Most indelible child's performance: Sam Bould as the withdrawn, abused son of Joely Richardson and Martin Donovan in "Hollow Reed."

Clueless critics: Reviewers who persist in claiming that movies such as "Love! Valour! Compassion!," "Crocodile Tears" and "Alive & Kicking" are period pieces because AIDS is over.

Biggest surprise: The box-office wallop of the "Star Wars" reissue and, to a lesser extent, its sequels. However, the magic didn't rub off on re-releases of "The Godfather," "Das Boot" or "The Graduate."

Getting better all the time: Mathieu Kassovitz in "A Self-Made Hero," Helena Bonham Carter in "The Wings of the Dove," Greg Kinnear in "As Good as It Gets" (we'll try to forget about "Dear God" and "A Smile Like Yours"), Peter Fonda in "Ulee's Gold," Bridget Fonda in "Jackie Brown," 87-year-old Gloria Stuart in "Titanic."

Best villain: Aaron Eckhart in "In the Company of Men."

Most audacious moment: Kevin Spacey's exit in "L.A. Confidential."

Savviest casting: Guy Pearce and Russell Crowe, two Australians chosen to play 1950s Los Angeles cops in "L.A. Confidential."

Fastest fade: "Mortal Kombat: Annihilation," a sequel that ruled the box office for less than a week, then fell off nearly 60 percent during Thanksgiving weekend, when a movie's attendance usually goes up.

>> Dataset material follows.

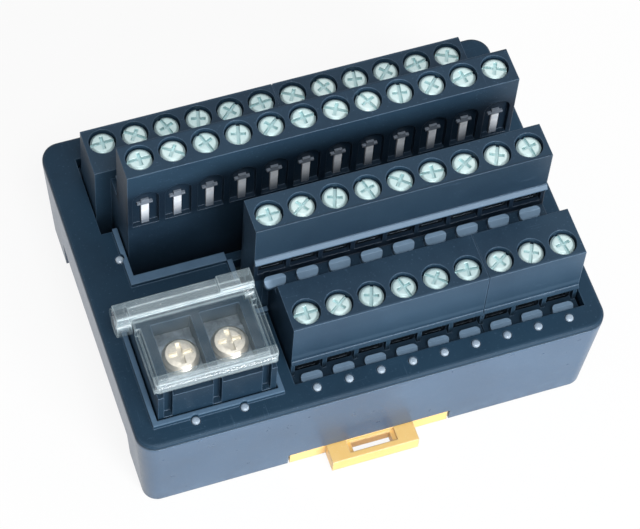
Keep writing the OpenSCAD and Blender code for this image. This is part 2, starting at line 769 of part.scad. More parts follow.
module power_terminal_block() {
    feet = -board_drop + seat_gap;
    bay_front = power_front + apron_t;
    color([0.22, 0.31, 0.39]) difference() {
        union() {
            block([power_left, power_right], [power_front, hinge_y], [feet, bay_floor]);
            block([power_left, power_right], [power_front, bay_front], [feet, apron_h]);
            for (i = [-1 : 1]) {
                x = power_x + i * power_pitch;
                block([x - barrier_t / 2, x + barrier_t / 2], [power_front, bay_back + 0.1], [0, barrier_h]);
            }
            // closed ledges outside the end barriers
            block([power_left, power_x - power_pitch], [power_front, bay_back + 0.1], [0, apron_h - 0.4]);
            block([power_x + power_pitch, power_right], [power_front, bay_back + 0.1], [0, apron_h - 0.4]);
            // hinge end
            block([power_left, right_ear_x], [bay_back, hinge_y], [0, barrier_h]);
            block([power_left, right_ear_x], [hinge_y - 0.1, power_back], [feet, hinge_z - 1]);
            at_plate(power_left, hinge_y, hinge_z) rotate([0, 90, 0])
                cylinder(r = rear_r, h = right_ear_x - power_left);
            at_plate(power_left - ear_w - slide_fit, hinge_y, hinge_z) rotate([0, 90, 0])
                cylinder(r = stub_r, h = ear_w + slide_fit + 0.5);
            at_plate(right_ear_x - 0.5, hinge_y, hinge_z) rotate([0, 90, 0])
                cylinder(r = stub_r, h = stub_w + 0.65);
        }
        // room for the right ear
        at_plate(right_ear_x, hinge_y, hinge_z) rotate([0, 90, 0]) difference() {
            cylinder(r = ear_r + slide_fit, h = 10);
            translate([0, 0, -1]) cylinder(r = stub_r, h = 1 + stub_w + 0.15);
        }
        // upright slots in the face, one at each barrier
        for (i = [-1 : 1]) {
            x = power_x + i * power_pitch;
            block([x - face_slot / 2, x + face_slot / 2], [power_front - 1, power_front + apron_t - 0.2],
                [bead_h, barrier_h + 1]);
        }
        power_poles() {
            translate([0, 0, bay_floor - power_screw_l])
                cylinder(r = power_shank_r + 0.2, h = power_screw_l + 1);
            translate([-nut_w / 2 - 0.1, -nut_w / 2 - 0.1, bay_floor - nut_h - 0.2])
                cube([nut_w + 0.2, nut_w + 0.2, nut_h + 0.6]);
        }
        for (i = [0, 1]) {
            x = pole_1 + i * power_pitch;
            block([x - 1.2, x + 1.2], [plate_back - 0.05, plate_back + power_plate_t + 0.05],
                [feet - 1, bay_floor + 0.1]);
        }
    }
}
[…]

Most underrated actor: Bruce Greenwood, whose grieving father in Atom Egoyan's "The Sweet Hereafter" (an echo of his earlier work in Egoyan's "Exotica") is the best performance in the film. American movies and television continue to waste him in such bilge as "Fathers' Day."

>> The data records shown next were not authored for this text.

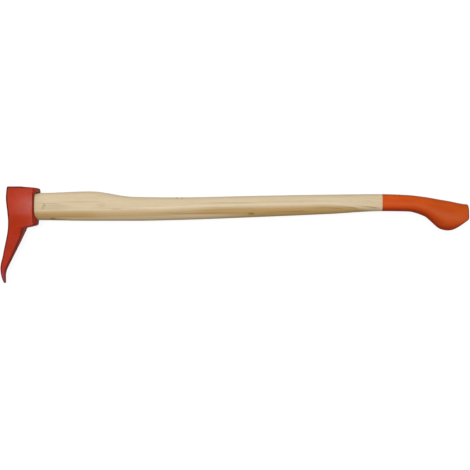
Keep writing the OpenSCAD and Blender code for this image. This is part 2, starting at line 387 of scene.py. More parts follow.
def mesh_object(name: str, points: Sequence[Point], faces: Sequence[Sequence[int]]) -> Object:
    """Make a linked mesh object.

    Args:
        name: The object's name.
        points: Its points in metres.
        faces: The numbers of each face's points.

    Returns:
        The object.
    """
    mesh = bpy.data.meshes.new(name)
    mesh.from_pydata([tuple(p) for p in points], [], [tuple(f) for f in faces])
    mesh.validate()
    return link_object(name, mesh)


def recalculate(obj: Object) -> None:
    """Merge an object's doubles and turn every face of it outwards.

    Args:
        obj: The object.
    """
    work = bmesh.new()
    work.from_mesh(obj.data)
    bmesh.ops.remove_doubles(work, verts=work.verts, dist=MERGE_DISTANCE)
    bmesh.ops.recalc_face_normals(work, faces=work.faces)
    work.to_mesh(obj.data)
    work.free()


def solid(name: str, frame: ToolFrame, rings: Sequence[Sequence[Point]]) -> Object:
    """Make a closed skin over rings.

    Args:
        name: The object's name.
        frame: Place of the drawing frame.
        rings: Rings of equal length in the drawing frame; the first and the last become end faces.

    Returns:
        A mesh object with its faces outwards.
    """
    sides = len(rings[0])
    faces = [tuple(reversed(range(sides))), tuple(range((len(rings) - 1) * sides, len(rings) * sides))]
    for low in range(0, (len(rings) - 1) * sides, sides):
        high = low + sides
        for j in range(sides):
            after = (j + 1) % sides
            faces.append((low + j, low + after, high + after, high + j))
    made = mesh_object(name, [frame.place(p) for ring in rings for p in ring], faces)
    recalculate(made)
    return made


def bake(obj: Object) -> Object:
    """Turn an object's evaluated shape into its plain mesh and drop its modifiers.

    Args:
        obj: The object.

    Returns:
        The same object.
    """
    graph = bpy.context.evaluated_depsgraph_get()
    mesh = bpy.data.meshes.new_from_object(obj.evaluated_get(graph))
    obj.modifiers.clear()
    old = obj.data
    obj.data = mesh
    bpy.data.meshes.remove(old)
    mesh.name = obj.name
    return obj


def modify(obj: Object, kind: str, **settings: object) -> Object:
    """Run one modifier on an object and keep its result.

    Args:
        obj: The object.
        kind: Blender's name for the modifier.
        settings: The modifier's properties.

    Returns:
        The same object.
    """
    modifier = obj.modifiers.new(kind, kind)
    for name, value in settings.items():
        setattr(modifier, name, value)
    return bake(obj)


def combine(obj: Object, tool: Object, way: str = "DIFFERENCE") -> None:
    """Cut an object with a tool, join them or keep what they share, and remove the tool."""
    modify(obj, "BOOLEAN", object=tool, operation=way, solver="EXACT")
    bpy.data.objects.remove(tool)


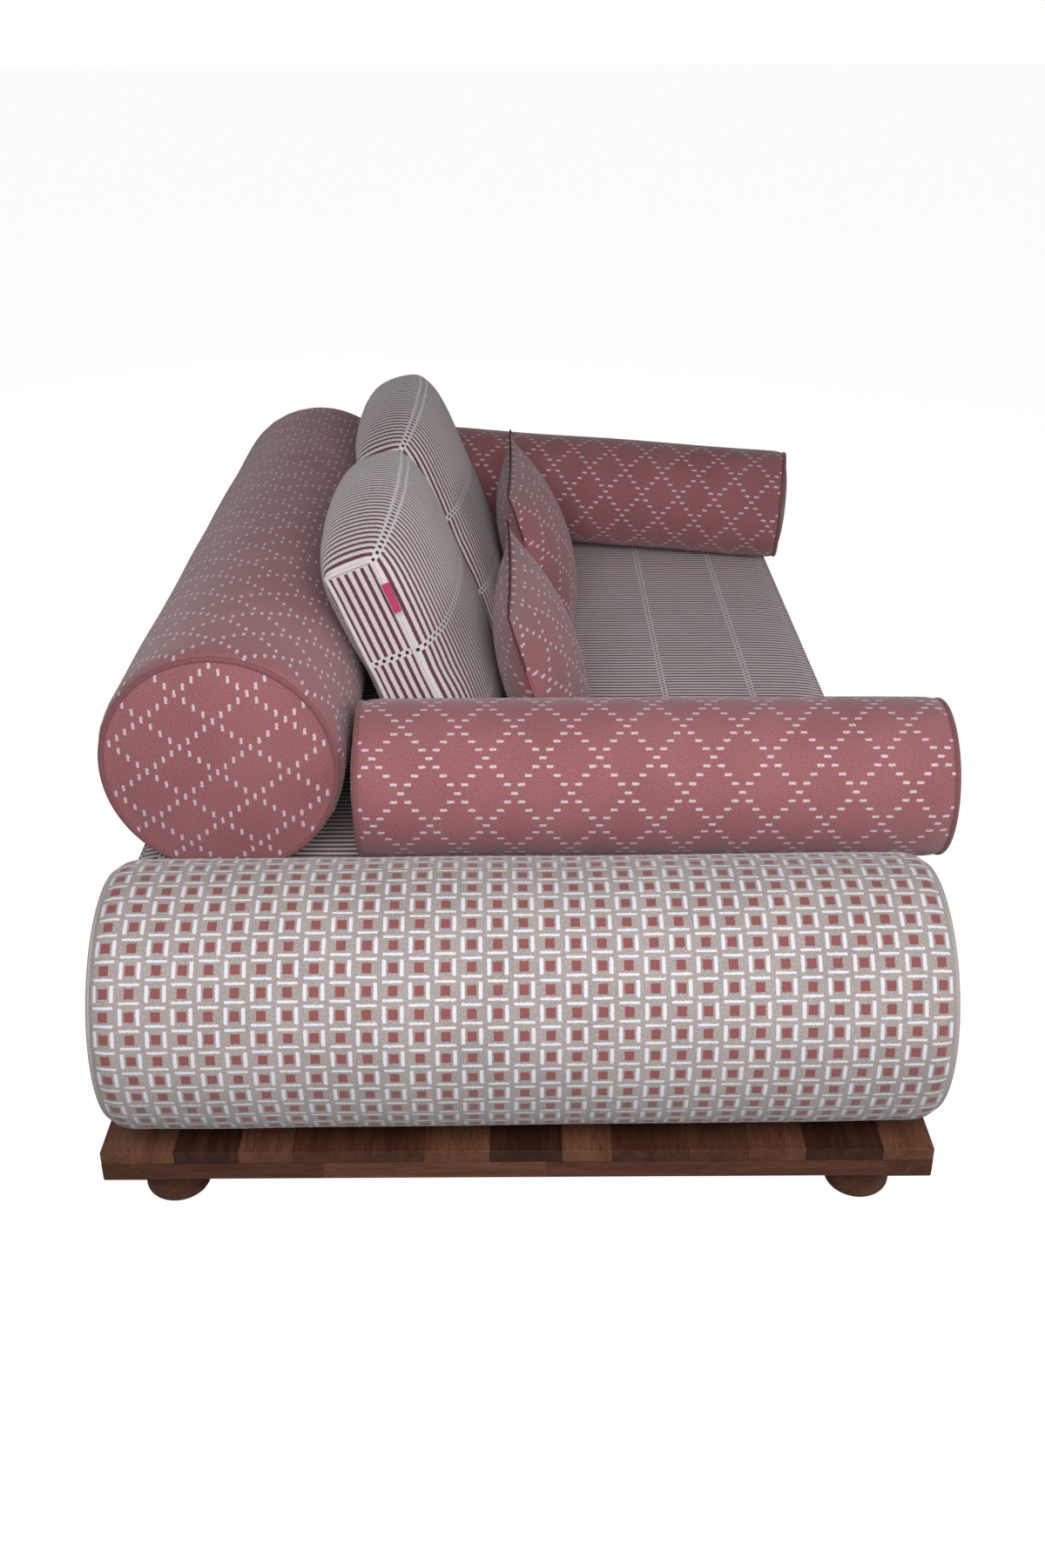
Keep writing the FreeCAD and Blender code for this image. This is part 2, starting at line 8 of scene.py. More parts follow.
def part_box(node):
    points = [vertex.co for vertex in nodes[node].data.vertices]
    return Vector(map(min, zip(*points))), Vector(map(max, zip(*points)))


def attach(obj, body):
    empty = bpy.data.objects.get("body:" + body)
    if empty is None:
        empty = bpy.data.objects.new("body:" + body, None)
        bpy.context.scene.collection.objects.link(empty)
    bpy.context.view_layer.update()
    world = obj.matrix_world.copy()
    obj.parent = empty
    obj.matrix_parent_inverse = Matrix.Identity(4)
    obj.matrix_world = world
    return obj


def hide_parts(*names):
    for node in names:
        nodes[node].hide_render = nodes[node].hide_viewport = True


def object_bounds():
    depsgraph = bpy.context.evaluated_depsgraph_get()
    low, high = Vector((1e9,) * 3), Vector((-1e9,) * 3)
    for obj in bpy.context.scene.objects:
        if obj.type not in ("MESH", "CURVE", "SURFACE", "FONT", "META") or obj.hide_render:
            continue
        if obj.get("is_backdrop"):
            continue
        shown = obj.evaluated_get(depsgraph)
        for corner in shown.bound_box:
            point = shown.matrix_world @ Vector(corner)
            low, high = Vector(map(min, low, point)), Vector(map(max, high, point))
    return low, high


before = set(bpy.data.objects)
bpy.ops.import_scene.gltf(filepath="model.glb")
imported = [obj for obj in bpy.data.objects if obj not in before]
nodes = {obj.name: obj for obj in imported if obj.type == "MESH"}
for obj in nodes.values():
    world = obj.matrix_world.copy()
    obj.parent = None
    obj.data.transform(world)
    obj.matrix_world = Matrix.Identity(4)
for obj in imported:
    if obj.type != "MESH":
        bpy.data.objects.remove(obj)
cad_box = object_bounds()


# The platform's top panel: thirteen walnut staves of uneven width, glued edge to edge and planed flush. Each
# stave keeps its own tone and has a small arris. The panel is glued and screwed to the rails.
STAVE_COUNT = 13
STAVE_WIDTH_SPREAD = 0.22
STAVE_ARRIS = 0.0009
PANEL_LOW, PANEL_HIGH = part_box("top_panel")
WALNUT_DARK = (0.030, 0.0105, 0.0058, 1)
WALNUT_MID = (0.083, 0.0305, 0.0165, 1)
WALNUT_PALE = (0.170, 0.070, 0.038, 1)


def link_or_set(tree, socket, value):
    if isinstance(value, bpy.types.NodeSocket):
        tree.links.new(value, socket)
    else:
        socket.default_value = value


def calc(tree, operation, *values):
    """One Math node, whose result is returned."""
    node = tree.nodes.new("ShaderNodeMath")
    node.operation = operation
    for socket, value in zip(node.inputs, values):
        link_or_set(tree, socket, value)
    return node.outputs[0]


def tuned(tree, kind, inputs, **settings):
    """A node of a kind with its settings and inputs."""
    node = tree.nodes.new(kind)
    for key, value in settings.items():
        setattr(node, key, value)
    for key, value in inputs.items():
        link_or_set(tree, node.inputs[key], value)
    return node


def axes(tree, vector):
    """A vector's three parts."""
    return tuned(tree, "ShaderNodeSeparateXYZ", {0: vector}).outputs


def object_coords(tree):
    return tree.nodes.new("ShaderNodeTexCoord").outputs["Object"]


def noisy(tree, vector, scale, **inputs):
    """A noise texture's value."""
    return tuned(tree, "ShaderNodeTexNoise", {"Vector": vector, "Scale": scale, **inputs}).outputs[0]


def blended(tree, factor, first, second):
    """The colour between two, as a Mix node's result."""
    node = tuned(tree, "ShaderNodeMix", {}, data_type="RGBA")
    link_or_set(tree, node.inputs[0], factor)
    link_or_set(tree, node.inputs[6], first)
    link_or_set(tree, node.inputs[7], second)
    return node.outputs[2]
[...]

Newest old movie: John Huston's "Reflections in a Golden Eye." As a revival screening at the Varsity demonstrated, this flop oddity from 30 years ago now plays as a delicious black comedy.

Oldest new movie: "Turbulence," a crackpot collection of airline-disaster-movie cliches that encourages instant audience feedback. No sooner does a character on board an endangered Boeing 747 announce that "We can't just let it crash into downtown Los Angeles," than someone in the audience fires back, "Why not?" At a rowdy preview screening earlier this year, a good bad time was had by all.

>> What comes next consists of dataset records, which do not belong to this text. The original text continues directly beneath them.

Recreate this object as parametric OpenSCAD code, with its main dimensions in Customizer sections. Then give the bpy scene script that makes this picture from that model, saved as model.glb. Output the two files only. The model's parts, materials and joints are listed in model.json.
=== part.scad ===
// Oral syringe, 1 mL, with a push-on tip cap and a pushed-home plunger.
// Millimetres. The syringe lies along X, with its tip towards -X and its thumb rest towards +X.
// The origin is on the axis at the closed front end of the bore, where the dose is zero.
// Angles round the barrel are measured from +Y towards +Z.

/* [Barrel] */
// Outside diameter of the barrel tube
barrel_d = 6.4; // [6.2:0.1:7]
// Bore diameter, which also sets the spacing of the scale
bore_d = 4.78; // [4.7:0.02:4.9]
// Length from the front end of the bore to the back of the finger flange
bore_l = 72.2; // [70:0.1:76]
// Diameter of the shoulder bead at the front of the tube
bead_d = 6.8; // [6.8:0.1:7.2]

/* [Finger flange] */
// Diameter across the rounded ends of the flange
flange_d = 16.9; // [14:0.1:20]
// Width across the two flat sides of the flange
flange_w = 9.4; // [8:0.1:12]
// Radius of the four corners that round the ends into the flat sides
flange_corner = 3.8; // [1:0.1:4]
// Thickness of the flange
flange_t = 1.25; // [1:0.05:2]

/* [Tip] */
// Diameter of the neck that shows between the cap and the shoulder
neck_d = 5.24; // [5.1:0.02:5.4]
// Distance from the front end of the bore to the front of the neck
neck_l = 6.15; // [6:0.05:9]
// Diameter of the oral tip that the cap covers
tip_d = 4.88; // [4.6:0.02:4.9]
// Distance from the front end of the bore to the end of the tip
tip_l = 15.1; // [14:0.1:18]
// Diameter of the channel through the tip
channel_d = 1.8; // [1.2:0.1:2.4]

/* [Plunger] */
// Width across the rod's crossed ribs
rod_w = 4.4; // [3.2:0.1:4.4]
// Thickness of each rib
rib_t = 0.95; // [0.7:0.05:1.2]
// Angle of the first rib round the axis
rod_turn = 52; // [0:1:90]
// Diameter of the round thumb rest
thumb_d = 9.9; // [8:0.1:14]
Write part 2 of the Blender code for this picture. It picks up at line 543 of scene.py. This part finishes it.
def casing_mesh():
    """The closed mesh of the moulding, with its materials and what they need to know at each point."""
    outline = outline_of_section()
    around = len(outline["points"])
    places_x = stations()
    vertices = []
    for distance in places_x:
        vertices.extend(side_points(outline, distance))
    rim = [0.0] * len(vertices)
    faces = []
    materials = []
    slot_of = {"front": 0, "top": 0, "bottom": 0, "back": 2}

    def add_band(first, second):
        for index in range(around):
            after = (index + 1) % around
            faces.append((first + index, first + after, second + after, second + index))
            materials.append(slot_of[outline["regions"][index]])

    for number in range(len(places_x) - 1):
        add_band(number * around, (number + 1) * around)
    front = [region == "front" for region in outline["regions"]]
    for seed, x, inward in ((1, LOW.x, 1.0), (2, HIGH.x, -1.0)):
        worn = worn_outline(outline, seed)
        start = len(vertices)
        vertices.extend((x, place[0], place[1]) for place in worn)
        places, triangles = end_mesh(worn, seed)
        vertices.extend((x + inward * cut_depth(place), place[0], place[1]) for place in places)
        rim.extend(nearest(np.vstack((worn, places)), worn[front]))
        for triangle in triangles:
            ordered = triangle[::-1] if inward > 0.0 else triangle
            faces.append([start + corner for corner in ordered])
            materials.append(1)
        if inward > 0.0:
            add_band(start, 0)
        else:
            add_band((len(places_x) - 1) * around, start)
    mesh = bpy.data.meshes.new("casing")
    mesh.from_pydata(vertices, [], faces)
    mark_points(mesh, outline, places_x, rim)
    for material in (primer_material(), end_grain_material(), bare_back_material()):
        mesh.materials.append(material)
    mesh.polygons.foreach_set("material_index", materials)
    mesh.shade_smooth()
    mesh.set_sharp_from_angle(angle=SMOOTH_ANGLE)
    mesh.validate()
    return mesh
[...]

Candidate for future cult status: "Forgotten Silver," Peter Jackson and Costa Botes' meticulous and almost-convincing tribute to a pioneering New Zealand filmmaker who never existed.

Most promising directing debut: Paul Thomas Anderson, for "Hard Eight," followed by "Boogie Nights."

Best argument for remakes: "Titanic."

Worst arguments for remakes: "That Darn Cat," "The Jackal," "Fathers' Day," "Pippi Longstocking," "Flubber," "Mr. Magoo," "Leo Tolstoy's Anna Karenina."

Department of Redundancy Department: "Batman & Robin," "Home Alone 3," "Speed 2: Cruise Control," "Free Willy 3," "Tomorrow Never Dies," "Mortal Kombat: Annihilation," "An American Werewolf in Paris," the punishing finale of "Scream 2."

Best popcorn movies: "The Lost World: Jurassic Park," "Alien Resurrection," "Love and Other Catastrophes," "Hercules," "Air Force One," "Face/Off," "Operation Condor," "The Rainmaker," "The Full Monty," "Bean," "The Game," "Soul Food," "Irma Vep," "Prefontaine," "Grosse Pointe Blank."

Overhyped and overrated: "Cop Land," "Breakdown," "Con Air," "The Delta," "The Devil's Own," "Black Circle Boys," "Female Perversions," "Ulysses' Gaze."

European blockbusters that failed to equal that impact on this side of the Atlantic: Germany's "The Superwife," France's "Beaumarchais the Scoundrel."

Unrepeatable high point of the Seattle International Film Festival: Thomas Jane playing the James Dean role in a reading of Stewart Stern's uncut script for "Rebel Without a Cause." Runner-up: Sean Penn quietly chain-smoking and stealing attention while his wife (Robin Wright Penn) and director (Erin Dignam) answered audience questions from the Egyptian Theatre stage about their unreleased picture, "Loved."

All dressed up and nowhere to go: "The Devil's Advocate," which featured creepy special effects galore but couldn't raise a goosebump.

Best news for soundtrack fans: Nonesuch's new recordings of the scores to "East of Eden," "Rebel Without a Cause," "The Bad Seed" and many other classics.

Most lamented theater closing: The Bay in Ballard.

Hastiest theater closing: The Newmark.

Most attractive new theater: The Casbah Cinema in Belltown.

Guilty pleasure: "The Postman," which in its square sincerity and ambition suggests the mirror image of "Titanic." In this case, unfortunately, all that commitment doesn't mean a thing. The movie is so monumentally, memorably terrible that it will be talked about for years.